High Hopes: un boni nommé Born In the U.S.A.

Depuis la crise du disque des années 2000, les labels et les artistes tentent d’offrir une valeur ajoutée quand vient le temps de mettre en marché une nouvelle parution. Le plus souvent, il s’agit d’une version « de luxe » du nouveau disque.

Par Philippe Rezzonico

Pour High Hopes, de Bruce Springsteen, paru mardi, il s’agit d’un DVD, soit la livraison intégrale et en séquence de l’album Born in the U.S.A., interprétée au Hard rock Calling de Londres, en 2013. Rien à voir avec High Hopes, à priori, sinon qu’il était logique que le boni d’un disque du E Street Band 3.0 soit représentatif de ce qu’il est actuellement sur scène.

Cela fait plusieurs années que Springsteen joue en séquence des albums entiers. Il avait commencé cette pratique à l’automne 2009, proposant deux soirées avec Born To Run, autant avec Born In the U.S.A., et une de Darkness On the Edge of Town, pour les cinq derniers spectacles à être présentés au désormais disparu Giants Stadium. Mémorable, ce fut.

Le Boss avait tellement aimé l’idée qu’il avait poursuivi l’exercice lors du dernier mois de la tournée Working On a Dream. Outre les trois albums nommés, il avait offert en novembre de cette année-là, lors de soirées successives au Madison Square Garden, les intégrales de The Wild, The Innocent and the E Street Shuffle ainsi que The River.

Cette fois, nous étions dans le légendaire, parce que, il s’agissait de performances uniques. Et la tournée s’était terminée à Buffalo avec Greetings From Asbury Park, le tout premier disque, spectacle qui fut aussi le dernier tour de piste de Clarence Clemons.

Le plaisir d’entendre un album du calibre de Born In The U.S.A. en séquence, c’est de renouer avec des chansons cent fois entendues et d’autres, très peu souvent livrées sur scène.

Ici, on se délecte comme d’habitude de la portion roulement de tambour de Max Weinberg sur la chanson-titre, mais l’on s’étonne de voir Steven Van Zandt s’offrir un solo d’enfer durant la rarissime Cover Me. Il a encore la touche, le Steve, quand Bruce lui cède la place.

On vibre tape du pied sans retenue avec le doublé Darlington County/Working On the Highway et on mesure l’intensité et la ferveur de Downbound Train et I’m On Fire, qui a gardé toute sa sensualité, même lorsque jouée de jour devant des milliers de spectateurs en plein air.
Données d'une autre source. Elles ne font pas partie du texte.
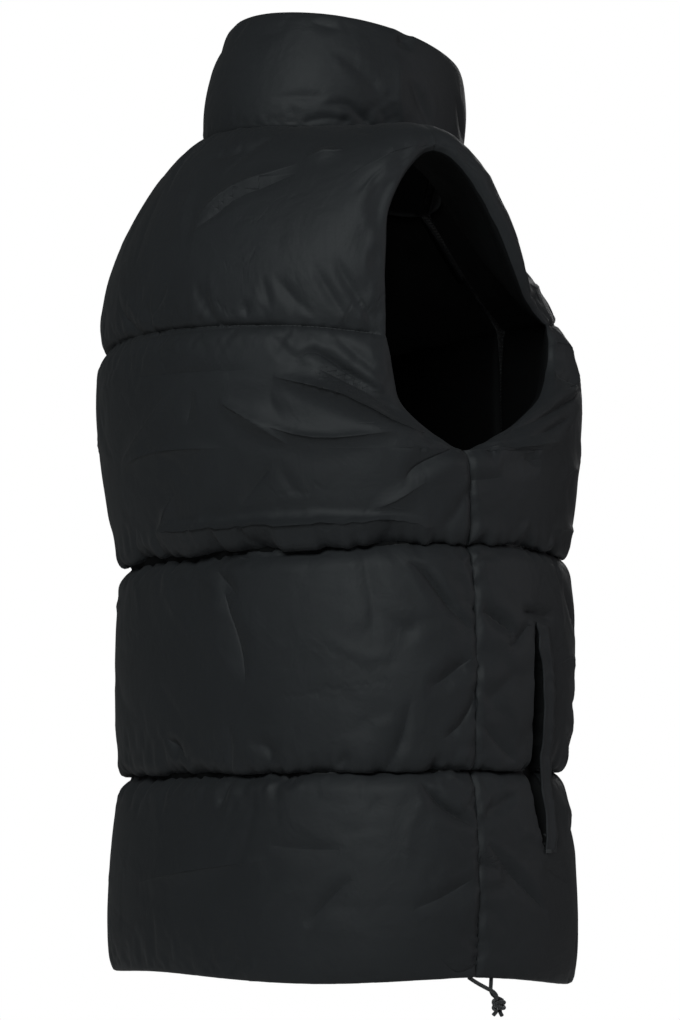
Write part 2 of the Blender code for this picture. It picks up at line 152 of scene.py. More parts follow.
def skin_cord(name, route, radius):
    """A tube with flat cut ends; its UV map runs round it and, in metres, along it."""
    verts, faces, coords = [], [], []
    tangent = (route[1] - route[0]).normalized()
    across = tangent.orthogonal().normalized()
    travelled = 0.0
    marks = []
    for index, point in enumerate(route):
        behind, ahead = route[max(index - 1, 0)], route[min(index + 1, len(route) - 1)]
        tangent = (ahead - behind).normalized()
        across = (across - tangent * across.dot(tangent)).normalized()
        beside = tangent.cross(across)
        travelled += (point - behind).length
        marks.append(travelled)
        for corner in range(CORD_SIDES):
            angle = 2 * math.pi * corner / CORD_SIDES
            verts.append(point + (across * math.cos(angle) + beside * math.sin(angle)) * radius)
    for ring in range(len(route) - 1):
        for corner in range(CORD_SIDES):
            following = (corner + 1) % CORD_SIDES
            base, above = ring * CORD_SIDES, (ring + 1) * CORD_SIDES
            faces.append((base + corner, base + following, above + following, above + corner))
            around, on = corner / CORD_SIDES, (corner + 1) / CORD_SIDES
            low, high = marks[ring], marks[ring + 1]
            coords += [(around, low), (on, low), (on, high), (around, high)]
    last = (len(route) - 1) * CORD_SIDES
    faces += [tuple(reversed(range(CORD_SIDES))), tuple(range(last, last + CORD_SIDES))]
    coords += [(0.0, 0.0)] * (2 * CORD_SIDES)
    mesh = bpy.data.meshes.new(name)
    mesh.from_pydata(verts, [], faces)
    layer = mesh.uv_layers.new(name="cloth")
    layer.data.foreach_set("uv", np.array(coords, np.float32).ravel())
    mesh.shade_smooth()
    mesh.set_sharp_from_angle(angle=math.radians(60))
    return add_object(name, mesh)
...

Et puis ont fait la fête avec les hymnes contenus sur la face B du vinyle des années 1980 : le refus de céder un pouce de terrain (No Surrender), la nostalgie de l’adolescence (Bobby Jean), les jours de gloire (Glory Days) et même les ruptures (I’m Going Down). Avec ce E Street Band décuplé, ces chansons semblent encore plus gigantesques qu’à leur naissance.

Et, grands spectacles de Bruce obligent, on retrouve de plus en plus cette fibre familiale. Durant la très rallongée Dancing In the Dark, Bruce danse avec sa mère Adele qui ne fait pas ses 87 ans et il invite même sa sœur Pamela – une idée de Van Zandt – à participer au crescendo, guitare en mains, s’il-vous-plait, aux côtés de Jake Clemons, le neveu de Clarence qui rend son oncle fier chaque soir que le E Street se produit.

Il y a quelque chose d’indéfinissable dans cette image quand le Boss, Jake et Pamela s’offrent le soubresaut final à l’unisson, comme si, plus que jamais, toutes les générations et les filiations s’unissaient dans ce groupe vraiment pas comme les autres.